We are about to depart, disappointed, unavenged, when our eye detects movement. We switch modes of vision to infrared, revealing men skulking behind a fallen tree and a pair of boulders some distance away up the slope.

“What was making the light?”

“Dunno, Molo, but there’s a man down there. He looks hurt.”

“Who is he?” says one, a cruel-looking villain.

“He’s down, that’s for sure. We should take him.”

“It might be a trap, Jons.”

They stick their heads up and down and duck back and forth, their feeble human eyes confounded by the dark. They dare not approach, but gawk like apes at a snake. We experience the urge to blast them all to ashes.

“There’s a horse down there, a good-looking one,” says the one named Molo.

“Yeah?” says Jons.

“I see two,” says another.

One of them comes out from behind his boulder and makes his way down the slope to Quinn’s camp. He has a heavy crossbow and looks like he is well versed in its use. He pokes Quinn with the toe of his boot. Quinn’s hands flop about uselessly. How delightful.

The man peers at Quinn’s gear, leans down and pats over the fallen knight’s chest. He draws out something from within his mail. We see a platinum glint. We detect the short-range emanations of a knight’s badge. The man recognizes this for what it is. He steps back, crossbow covering Quinn.

“Hey boys, boys!” shouts the man. “You’re not gonna believe this. This guy’s a knight!”

“Get his gun!” shouts Jons.

They all come down. Their mental states change from caution to excitement. Once they have tied Quinn’s hands and feet, they spend much time playing with his weapons, congratulating themselves on their haul, and how much money they will make from it. They are sluggish in thought, motivated by greed. It is easy to plant the suggestion in the mind of their leader Jons that they take him to Newtown Columbus.

“We’ll sell him there to the Pit,” says their leader. “Ain’t no angels coming to Newtown, not ever. Knights like him still ain’t popular in these parts.”

“And his gear?”

“Trickier, but we can do it. Sell the weapons to the Seekers, horse to the Indians.”

“I don’t like it, boss,” says Molo, a weaselly, twitchy little man in filthy buckskin. Like the others he wears a broad-brimmed hat, but his is clean, new, a hat band made of fine silver links circles it.
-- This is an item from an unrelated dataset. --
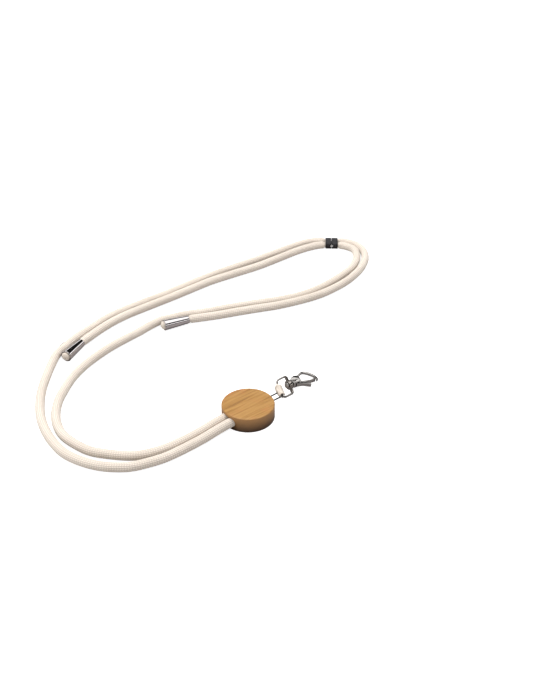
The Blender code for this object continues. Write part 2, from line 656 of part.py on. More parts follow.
def build_clip():
    """Two halves that meet in the middle, and the steel pin that joins them."""
    plastic = plain_material("clip_plastic", (0.03, 0.03, 0.03), 0.35)
    half_width = CLIP_WIDTH / 2
    half_height = CLIP_HEIGHT / 2
    corners = [
        (x * half_width, y * half_height, CLIP_CORNER)
        for x, y in ((-1, -1), (1, -1), (1, 1), (-1, 1))
    ]
    length = (CLIP_LENGTH - GAP) / 2
    near = -half_width + CLIP_PIN_INSET
    lengthwise = Matrix.Rotation(math.radians(90), 4, "Z") @ Matrix.Rotation(math.radians(90), 4, "X")
    for name, side in (("clip_socket", -1), ("clip_plug", 1)):
        centre = side * (GAP + length) / 2
        place = CLIP_PLACE @ Matrix.Translation((centre, 0, 0)) @ lengthwise
        half = slab(name, rounded(corners, steps=5), length, place)
        ease_edges(half, CLIP_EDGE)
        outside = side * CLIP_LENGTH
        bottom = side * (CLIP_LENGTH / 2 - CUP_DEPTH)
        for lane in (-1, 1):
            y = lane * CORD_PITCH / 2
            cup = cylinder(
                f"{name}_cup_{lane}", CLIP_NECK + GAP, (bottom, y, 0), (outside, y, 0), CLIP_PLACE
            )
            combine(half, cup)
        deep = side * (CLIP_PIN_LENGTH / 2 + GAP)
        bore = cylinder(
            name + "_bore", CLIP_PIN_RADIUS + GAP, (-deep / 4, near, 0), (deep, near, 0), CLIP_PLACE
        )
        combine(half, bore)
        long, tall = CLIP_WINDOW / 2
        window = box(name + "_window", (-long, -half_width * 1.1, -tall), (long, near, tall), CLIP_PLACE)
        combine(half, window)
        finish(half, plastic)
    reach = CLIP_PIN_LENGTH / 2
    pin = cylinder(
        "clip_pin", CLIP_PIN_RADIUS, (-reach, near, 0), (reach, near, 0), CLIP_PLACE,
        helper=False, sides=24,
    )
    ease_edges(pin, CLIP_PIN_RADIUS / 4)
    finish(pin, plain_material("pin_steel", (0.7, 0.7, 0.7), 0.2, 1))


def smooth_line(route, step):
    """Points a step apart on a smooth curve through the route's own points."""
    route = np.array(route, float)
    ends = np.vstack([2 * route[0] - route[1], route, 2 * route[-1] - route[-2]])
    knots = np.concatenate([[0], np.cumsum(np.sqrt(np.linalg.norm(np.diff(ends, axis=0), axis=1)))])
    line = [route[0]]
    for i in range(1, len(ends) - 2):
        a, b, c, d = ends[i - 1 : i + 3]
        ta, tb, tc, td = knots[i - 1 : i + 3]
        count = max(2, math.ceil(np.linalg.norm(c - b) / step))
        for t in np.linspace(tb, tc, count + 1)[1:]:
            ab = (a * (tb - t) + b * (t - ta)) / (tb - ta)
            bc = (b * (tc - t) + c * (t - tb)) / (tc - tb)
            cd = (c * (td - t) + d * (t - tc)) / (td - tc)
            abc = (ab * (tc - t) + bc * (t - ta)) / (tc - ta)
            bcd = (bc * (td - t) + cd * (t - tb)) / (td - tb)
            line.append((abc * (tc - t) + bcd * (t - tb)) / (tc - tb))
    return np.array(line)


def build_cord(name, route, necks, material):
    """A tube along the route. Each neck is (distance, from the end, radius)."""
    line = smooth_line(route, CORD_RADIUS / 4)
    run = np.concatenate([[0], np.cumsum(np.linalg.norm(np.diff(line, axis=0), axis=1))])
    stations = [0, len(line) - 1]
    marks = sorted((run[-1] - far if at_end else far, size) for far, at_end, size in necks)
    for far, _ in marks:
        stations.append(int(np.argmin(abs(run - far))))
    stations = sorted(set(stations))
    chosen = [0]
    while chosen[-1] < len(line) - 1:
        start = chosen[-1]
        limit = min(s for s in stations if s > start)
        end = start + 1
        while end < limit:
            chord = line[end + 1] - line[start]
            span = np.linalg.norm(chord)
            off = line[start : end + 2] - line[start]
            sag = np.linalg.norm(off - np.outer(off @ chord, chord) / span**2, axis=1).max()
            if span > CORD_STEP or sag > CORD_SAG:
                break
            end += 1
        chosen.append(end)
    sizes = np.ones(len(chosen))
    if marks:
        places, radii = zip(*marks)
        sizes = np.interp(run[chosen], places, np.array(radii) / CORD_RADIUS)
    return finish(tube(name, line[chosen], CORD_RADIUS, sizes=sizes, resolution=4), material)


def build_cords():
    knit = plain_material("ecru_knit", (0.80, 0.74, 0.64), 0.9)
    inside_clip = CUP_DEPTH - GAP
    at_clip = [
        (0, True, CLIP_NECK),
        (inside_clip, True, CLIP_NECK),
        (inside_clip + NECK_RUN, True, CORD_RADIUS),
    ]
    entry = TIP_REACH + FERRULE_LENGTH
    in_ferrule = [(far * TIP_REACH, False, size * CORD_RADIUS) for far, size in TIP_SHAPE]
    in_ferrule += [
        (entry, False, FERRULE_NECK),
        (entry + GAP, False, FERRULE_NECK),
        (entry + NECK_RUN, False, CORD_RADIUS),
    ]
    build_cord("cord_outer", OUTER_ROUTE, at_clip, knit)
    build_cord("cord_inner", INNER_ROUTE, at_clip, knit)
    build_cord("cord_end_left", LEFT_END_ROUTE, in_ferrule + at_clip, knit)
    build_cord("cord_end_right", RIGHT_END_ROUTE, in_ferrule + at_clip, knit)


build_disc()
build_wire_tab()
build_eye()
build_tape()
build_hook()
build_lever()
chrome = plain_material("ferrule_chrome", (0.65, 0.65, 0.66), 0.12, 1)
build_ferrule("ferrule_left", LEFT_END_ROUTE[1], LEFT_END_ROUTE[3], chrome)
build_ferrule("ferrule_right", RIGHT_END_ROUTE[1], RIGHT_END_ROUTE[3], chrome)
build_clip()
build_cords()
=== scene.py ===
import math

import bmesh
import bpy
import numpy as np
from mathutils import Matrix, Vector, noise


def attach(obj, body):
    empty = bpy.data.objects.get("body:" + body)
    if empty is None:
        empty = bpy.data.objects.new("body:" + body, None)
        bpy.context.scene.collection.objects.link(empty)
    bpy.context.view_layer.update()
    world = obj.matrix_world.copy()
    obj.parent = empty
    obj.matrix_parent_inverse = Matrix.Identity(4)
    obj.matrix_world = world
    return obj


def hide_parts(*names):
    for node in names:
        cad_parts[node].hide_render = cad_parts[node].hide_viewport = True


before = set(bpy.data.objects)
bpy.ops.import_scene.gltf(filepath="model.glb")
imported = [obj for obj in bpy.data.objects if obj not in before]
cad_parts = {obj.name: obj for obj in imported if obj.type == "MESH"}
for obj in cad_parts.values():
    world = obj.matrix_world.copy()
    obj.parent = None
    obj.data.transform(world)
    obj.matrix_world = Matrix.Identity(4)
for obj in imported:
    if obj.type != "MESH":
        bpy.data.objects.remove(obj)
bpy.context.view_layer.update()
print("frame loaded:", len(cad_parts), "solids")

scene = bpy.context.scene
scene.view_settings.view_transform = "Standard"

clearance = 0.0003  # what the solids leave between touching pieces
floorGap = 0.00005


# Camera, floor and light ------------------------------------------------------------

studio = {
    "cameraAt": (-0.3640, -0.4592, 0.4395),
    "cameraAim": (0.07175, 0.0601, 0.0),
    "lens": 50,
    "film": 36,  # along the photograph's long side
    "floorSize": 12,
    "floorColour": (0.50, 0.49, 0.48),
    "floorMirrored": (0.25, 0.225, 0.215),  # what metal and lacquer see of it
    "floorGlow": 0.90,
    "skyColour": (0.97, 0.98, 1.0),
    "skyStrength": 0.68,
    "lamps": (  # place, aim, width, depth, watts
        ((0.12, 0.42, 1.20), (0.06, 0.08, 0.0), 1.3, 1.0, 19.0),
        ((-0.95, 0.30, 0.85), (0.02, 0.06, 0.0), 0.6, 0.8, 5.0),
        ((0.75, -0.70, 1.0), (0.08, 0.08, 0.0), 0.5, 0.5, 1.6),
    ),
}


def aimAt(obj, target):
    obj.rotation_euler = (Vector(target) - obj.location).to_track_quat("-Z", "Y").to_euler()


def addCamera():
    data = bpy.data.cameras.new("photo_view")
    data.sensor_fit = "AUTO"
    data.sensor_width = studio["film"]
    data.lens = studio["lens"]
    data.clip_start = 0.01
    data.clip_end = 50
    camera = bpy.data.objects.new("photo_view", data)
    scene.collection.objects.link(camera)
    camera.location = studio["cameraAt"]
    aimAt(camera, studio["cameraAim"])
    scene.camera = camera


def addLamps():
    for i, (place, aim, width, depth, watts) in enumerate(studio["lamps"]):
        data = bpy.data.lights.new(f"softbox_{i}", "AREA")
        data.shape = "RECTANGLE"
        data.size = width
        data.size_y = depth
        data.energy = watts
        lamp = bpy.data.objects.new(f"softbox_{i}", data)
        scene.collection.objects.link(lamp)
        lamp.location = place
        aimAt(lamp, aim)
        lamp.visible_glossy = False  # metal mirrors the banded room instead


def addWorld():
    # the camera sees a plain pale room, while metal mirrors one with a dark band round it
    world = bpy.data.worlds.new("studio")
    scene.world = world
    world.use_nodes = True
    tree = world.node_tree
    tree.nodes.clear()
    coords = tree.nodes.new("ShaderNodeTexCoord")
    split = tree.nodes.new("ShaderNodeSeparateXYZ")
    ramp = tree.nodes.new("ShaderNodeValToRGB")
    stops = (
        (0.0, 0.35), (0.05, 0.02), (0.20, 0.01), (0.25, 1.7), (0.38, 1.7), (0.43, 0.01),
        (0.74, 0.01), (0.80, 1.9), (1.0, 1.8),
    )
    elements = ramp.color_ramp.elements
    while len(elements) < len(stops):
        elements.new(0.5)
    for element, (place, grey) in zip(elements, stops):
        element.position = place
        element.color = (grey, grey * 0.97, grey * 0.94, 1)
    sky = tree.nodes.new("ShaderNodeBackground")
    sky.inputs["Color"].default_value = (*studio["skyColour"], 1)
    sky.inputs["Strength"].default_value = studio["skyStrength"]
    mirrored = tree.nodes.new("ShaderNodeBackground")
    path = tree.nodes.new("ShaderNodeLightPath")
    mix = tree.nodes.new("ShaderNodeMixShader")
    out = tree.nodes.new("ShaderNodeOutputWorld")
    tree.links.new(coords.outputs["Generated"], split.inputs[0])
    tree.links.new(split.outputs["Z"], ramp.inputs["Fac"])
    tree.links.new(ramp.outputs["Color"], mirrored.inputs["Color"])
    tree.links.new(path.outputs["Is Glossy Ray"], mix.inputs["Fac"])
    tree.links.new(sky.outputs[0], mix.inputs[1])
    tree.links.new(mirrored.outputs[0], mix.inputs[2])
    seen = tree.nodes.new("ShaderNodeBackground")
    plain = tree.nodes.new("ShaderNodeMixShader")
    tree.links.new(path.outputs["Is Camera Ray"], plain.inputs["Fac"])
    tree.links.new(mix.outputs[0], plain.inputs[1])
    tree.links.new(seen.outputs[0], plain.inputs[2])
    tree.links.new(plain.outputs[0], out.inputs["Surface"])
    seen.inputs["Color"].default_value = (1, 1, 1, 1)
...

Stolen, almost certainly.

“They’ll not trace it back to us.”

The taste of their minds is bitter. We feel soiled by our contact. Thankfully it is done. They cut the bonds on Quinn’s feet, and run a line from his hands to his steed’s pommel. Then they are on their way, fearful of discovery.

Our eye tracks the bandits as they drag Quinn staggering away behind his own horse. We enjoy the spectacle of his humiliation for half an hour, but even this grows tedious. Revenge is done. We have other business to attend to. The Pittsburgh choir will miss our input soon, and so we depart.

So suffer all who would cross the angels.